■ **Stated task**: Copy, without any alteration, the lines from the one that includes "Keep writing the" up to and including the one that includes "0.15), lean, length, width, tone, rng.random(count)".

■ **Records for the task**:
****
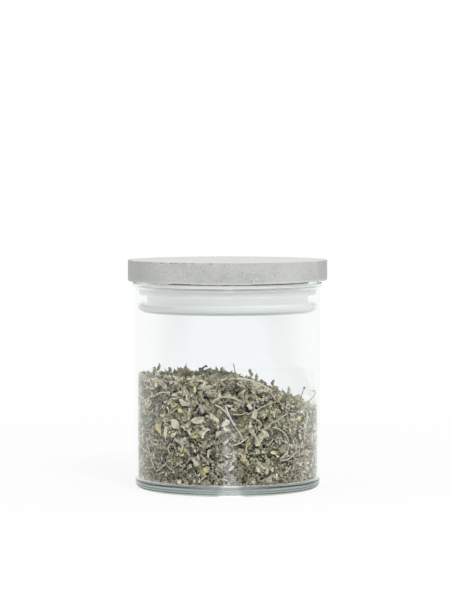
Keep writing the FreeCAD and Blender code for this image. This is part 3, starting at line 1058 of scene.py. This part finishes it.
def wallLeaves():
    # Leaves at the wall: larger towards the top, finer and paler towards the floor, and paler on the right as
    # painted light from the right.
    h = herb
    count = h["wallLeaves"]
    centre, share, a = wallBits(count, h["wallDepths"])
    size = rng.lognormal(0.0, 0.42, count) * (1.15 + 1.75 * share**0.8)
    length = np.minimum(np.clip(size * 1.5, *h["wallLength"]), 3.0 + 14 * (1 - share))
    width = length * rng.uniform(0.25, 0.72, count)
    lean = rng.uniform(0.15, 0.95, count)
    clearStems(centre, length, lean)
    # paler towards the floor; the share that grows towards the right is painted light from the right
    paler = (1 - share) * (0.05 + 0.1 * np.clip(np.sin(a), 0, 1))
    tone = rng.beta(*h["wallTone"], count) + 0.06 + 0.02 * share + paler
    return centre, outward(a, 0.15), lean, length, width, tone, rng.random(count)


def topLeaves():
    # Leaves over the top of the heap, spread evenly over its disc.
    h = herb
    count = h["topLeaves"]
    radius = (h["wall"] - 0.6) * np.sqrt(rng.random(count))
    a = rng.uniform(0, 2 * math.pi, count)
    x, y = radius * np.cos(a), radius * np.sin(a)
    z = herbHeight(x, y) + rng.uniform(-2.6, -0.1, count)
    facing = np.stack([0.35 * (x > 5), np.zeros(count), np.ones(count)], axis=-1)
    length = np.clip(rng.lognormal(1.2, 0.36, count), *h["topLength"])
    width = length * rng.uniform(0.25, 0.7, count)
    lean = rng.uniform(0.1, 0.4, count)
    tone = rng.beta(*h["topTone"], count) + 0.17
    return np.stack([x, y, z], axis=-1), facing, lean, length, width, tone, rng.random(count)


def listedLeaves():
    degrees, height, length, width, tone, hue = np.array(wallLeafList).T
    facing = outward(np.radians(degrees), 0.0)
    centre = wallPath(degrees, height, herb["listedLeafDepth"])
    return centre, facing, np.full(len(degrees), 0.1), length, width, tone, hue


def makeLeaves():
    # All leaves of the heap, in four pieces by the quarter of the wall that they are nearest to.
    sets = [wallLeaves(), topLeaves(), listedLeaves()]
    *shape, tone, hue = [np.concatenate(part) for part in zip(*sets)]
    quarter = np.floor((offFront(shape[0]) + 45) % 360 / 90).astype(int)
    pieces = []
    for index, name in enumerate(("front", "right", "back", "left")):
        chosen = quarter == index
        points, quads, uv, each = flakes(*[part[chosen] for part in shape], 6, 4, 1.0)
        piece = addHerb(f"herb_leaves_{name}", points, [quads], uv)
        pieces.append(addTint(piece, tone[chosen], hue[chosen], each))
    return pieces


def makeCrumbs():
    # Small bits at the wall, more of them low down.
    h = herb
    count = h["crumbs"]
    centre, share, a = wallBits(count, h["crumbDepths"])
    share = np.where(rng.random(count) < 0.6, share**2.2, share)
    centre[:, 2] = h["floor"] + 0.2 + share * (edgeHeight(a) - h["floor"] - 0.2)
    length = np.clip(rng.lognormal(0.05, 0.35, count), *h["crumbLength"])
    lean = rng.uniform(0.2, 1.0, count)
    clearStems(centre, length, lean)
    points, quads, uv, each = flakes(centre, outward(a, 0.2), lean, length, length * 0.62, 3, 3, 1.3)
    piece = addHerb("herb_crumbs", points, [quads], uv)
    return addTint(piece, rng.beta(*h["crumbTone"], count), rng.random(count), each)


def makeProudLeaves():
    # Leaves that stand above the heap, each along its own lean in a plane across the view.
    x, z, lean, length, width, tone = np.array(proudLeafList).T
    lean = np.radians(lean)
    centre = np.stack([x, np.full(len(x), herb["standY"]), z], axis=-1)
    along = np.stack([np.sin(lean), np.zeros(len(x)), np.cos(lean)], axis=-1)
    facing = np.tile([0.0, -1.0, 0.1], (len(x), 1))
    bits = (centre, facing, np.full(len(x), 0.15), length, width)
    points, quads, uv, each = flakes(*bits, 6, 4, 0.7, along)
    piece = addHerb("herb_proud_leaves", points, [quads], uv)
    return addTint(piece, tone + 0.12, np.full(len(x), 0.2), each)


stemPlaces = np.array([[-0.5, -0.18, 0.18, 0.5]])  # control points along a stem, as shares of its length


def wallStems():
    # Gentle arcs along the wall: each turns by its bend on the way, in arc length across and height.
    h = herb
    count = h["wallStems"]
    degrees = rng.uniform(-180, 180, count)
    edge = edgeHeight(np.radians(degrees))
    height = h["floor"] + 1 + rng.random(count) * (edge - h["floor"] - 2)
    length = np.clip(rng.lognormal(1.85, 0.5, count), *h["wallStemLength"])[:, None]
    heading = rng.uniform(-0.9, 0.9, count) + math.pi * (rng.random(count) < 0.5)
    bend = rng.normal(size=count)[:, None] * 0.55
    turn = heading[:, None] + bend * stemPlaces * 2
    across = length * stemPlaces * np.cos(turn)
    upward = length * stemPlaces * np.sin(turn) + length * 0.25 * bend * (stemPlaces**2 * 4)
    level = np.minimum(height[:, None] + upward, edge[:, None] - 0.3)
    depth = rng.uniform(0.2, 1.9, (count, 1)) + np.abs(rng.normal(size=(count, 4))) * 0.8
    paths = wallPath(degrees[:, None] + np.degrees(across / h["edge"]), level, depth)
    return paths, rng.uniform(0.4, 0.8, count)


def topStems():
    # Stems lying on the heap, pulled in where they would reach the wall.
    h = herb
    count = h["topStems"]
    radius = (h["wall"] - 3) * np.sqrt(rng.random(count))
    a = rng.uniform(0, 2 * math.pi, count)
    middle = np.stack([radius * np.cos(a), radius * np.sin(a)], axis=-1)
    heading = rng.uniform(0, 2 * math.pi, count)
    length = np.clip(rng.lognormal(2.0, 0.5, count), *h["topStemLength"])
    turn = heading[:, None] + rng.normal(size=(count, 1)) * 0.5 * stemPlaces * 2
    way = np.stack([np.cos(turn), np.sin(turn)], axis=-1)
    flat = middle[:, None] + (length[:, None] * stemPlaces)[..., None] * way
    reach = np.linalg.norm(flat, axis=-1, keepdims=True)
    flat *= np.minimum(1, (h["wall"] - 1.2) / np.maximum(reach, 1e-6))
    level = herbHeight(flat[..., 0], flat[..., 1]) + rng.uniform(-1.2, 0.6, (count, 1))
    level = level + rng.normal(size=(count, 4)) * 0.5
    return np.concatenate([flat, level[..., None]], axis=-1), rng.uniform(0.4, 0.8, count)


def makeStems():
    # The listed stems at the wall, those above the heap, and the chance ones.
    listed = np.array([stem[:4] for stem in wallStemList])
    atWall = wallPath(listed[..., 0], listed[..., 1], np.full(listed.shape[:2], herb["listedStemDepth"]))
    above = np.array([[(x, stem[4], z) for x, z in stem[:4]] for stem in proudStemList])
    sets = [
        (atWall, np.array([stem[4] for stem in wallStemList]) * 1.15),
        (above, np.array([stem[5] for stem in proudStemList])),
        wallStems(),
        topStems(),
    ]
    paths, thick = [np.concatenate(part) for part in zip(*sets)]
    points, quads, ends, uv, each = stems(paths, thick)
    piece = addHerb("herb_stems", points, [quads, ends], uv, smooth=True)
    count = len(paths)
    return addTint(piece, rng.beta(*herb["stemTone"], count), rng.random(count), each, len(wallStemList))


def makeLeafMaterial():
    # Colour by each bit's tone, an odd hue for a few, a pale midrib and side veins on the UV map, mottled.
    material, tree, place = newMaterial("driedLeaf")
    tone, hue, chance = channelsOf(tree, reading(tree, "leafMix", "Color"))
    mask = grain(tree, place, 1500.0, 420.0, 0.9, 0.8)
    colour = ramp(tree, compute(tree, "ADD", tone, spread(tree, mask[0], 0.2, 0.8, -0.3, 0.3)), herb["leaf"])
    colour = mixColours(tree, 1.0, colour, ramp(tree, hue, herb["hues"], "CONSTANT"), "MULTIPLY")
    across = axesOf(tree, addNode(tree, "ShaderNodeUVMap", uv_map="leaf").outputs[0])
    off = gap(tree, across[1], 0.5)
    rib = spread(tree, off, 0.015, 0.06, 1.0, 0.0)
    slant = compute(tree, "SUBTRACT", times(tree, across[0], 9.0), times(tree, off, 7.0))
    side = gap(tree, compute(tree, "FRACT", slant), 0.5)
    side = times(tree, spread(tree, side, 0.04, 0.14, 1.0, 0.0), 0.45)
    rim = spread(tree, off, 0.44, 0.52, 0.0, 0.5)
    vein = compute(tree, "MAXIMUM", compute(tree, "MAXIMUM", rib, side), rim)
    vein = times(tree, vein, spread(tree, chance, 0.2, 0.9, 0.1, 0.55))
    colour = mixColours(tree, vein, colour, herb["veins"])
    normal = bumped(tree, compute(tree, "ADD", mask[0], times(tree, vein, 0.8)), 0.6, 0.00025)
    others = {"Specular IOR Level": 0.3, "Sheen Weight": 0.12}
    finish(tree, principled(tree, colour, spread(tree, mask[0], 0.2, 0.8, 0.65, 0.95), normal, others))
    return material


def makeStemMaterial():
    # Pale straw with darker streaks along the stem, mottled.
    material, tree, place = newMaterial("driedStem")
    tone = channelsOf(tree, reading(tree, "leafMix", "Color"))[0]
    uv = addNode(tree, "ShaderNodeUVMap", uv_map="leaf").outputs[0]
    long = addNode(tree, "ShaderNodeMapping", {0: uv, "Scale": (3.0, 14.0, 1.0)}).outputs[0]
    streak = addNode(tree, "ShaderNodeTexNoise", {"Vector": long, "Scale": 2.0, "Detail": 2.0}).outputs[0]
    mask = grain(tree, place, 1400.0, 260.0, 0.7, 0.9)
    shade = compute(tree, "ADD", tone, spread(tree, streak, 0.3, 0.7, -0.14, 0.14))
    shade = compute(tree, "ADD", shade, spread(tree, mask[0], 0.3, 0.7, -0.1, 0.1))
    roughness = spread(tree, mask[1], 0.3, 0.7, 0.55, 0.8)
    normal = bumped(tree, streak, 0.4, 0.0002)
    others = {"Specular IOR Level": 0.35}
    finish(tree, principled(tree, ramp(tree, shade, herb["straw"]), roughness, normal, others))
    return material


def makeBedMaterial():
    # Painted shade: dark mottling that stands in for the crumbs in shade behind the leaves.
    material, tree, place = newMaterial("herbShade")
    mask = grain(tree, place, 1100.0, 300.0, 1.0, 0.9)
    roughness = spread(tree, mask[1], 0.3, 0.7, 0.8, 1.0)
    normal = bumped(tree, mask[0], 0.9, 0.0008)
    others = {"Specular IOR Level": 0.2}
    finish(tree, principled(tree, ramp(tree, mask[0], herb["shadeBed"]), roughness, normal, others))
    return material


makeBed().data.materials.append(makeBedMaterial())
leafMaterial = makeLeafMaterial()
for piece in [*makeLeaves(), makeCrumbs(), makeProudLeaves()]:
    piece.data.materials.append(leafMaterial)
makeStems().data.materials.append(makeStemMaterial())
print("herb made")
****
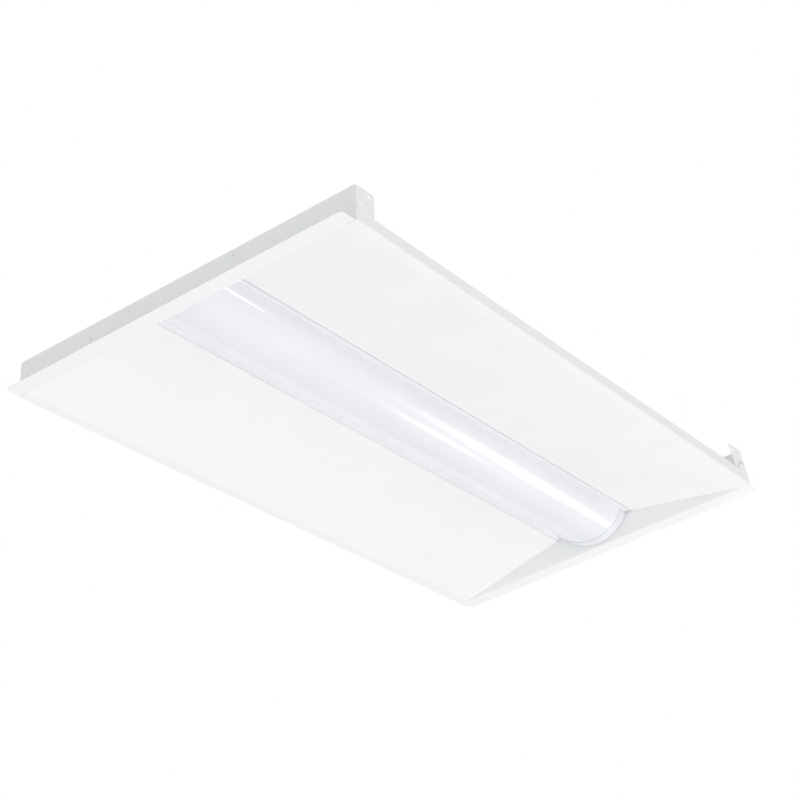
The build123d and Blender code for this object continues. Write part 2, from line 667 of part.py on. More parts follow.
****
■ **Finished exercise**:
Keep writing the FreeCAD and Blender code for this image. This is part 3, starting at line 1058 of scene.py. This part finishes it.
def wallLeaves():
    # Leaves at the wall: larger towards the top, finer and paler towards the floor, and paler on the right as
    # painted light from the right.
    h = herb
    count = h["wallLeaves"]
    centre, share, a = wallBits(count, h["wallDepths"])
    size = rng.lognormal(0.0, 0.42, count) * (1.15 + 1.75 * share**0.8)
    length = np.minimum(np.clip(size * 1.5, *h["wallLength"]), 3.0 + 14 * (1 - share))
    width = length * rng.uniform(0.25, 0.72, count)
    lean = rng.uniform(0.15, 0.95, count)
    clearStems(centre, length, lean)
    # paler towards the floor; the share that grows towards the right is painted light from the right
    paler = (1 - share) * (0.05 + 0.1 * np.clip(np.sin(a), 0, 1))
    tone = rng.beta(*h["wallTone"], count) + 0.06 + 0.02 * share + paler
    return centre, outward(a, 0.15), lean, length, width, tone, rng.random(count)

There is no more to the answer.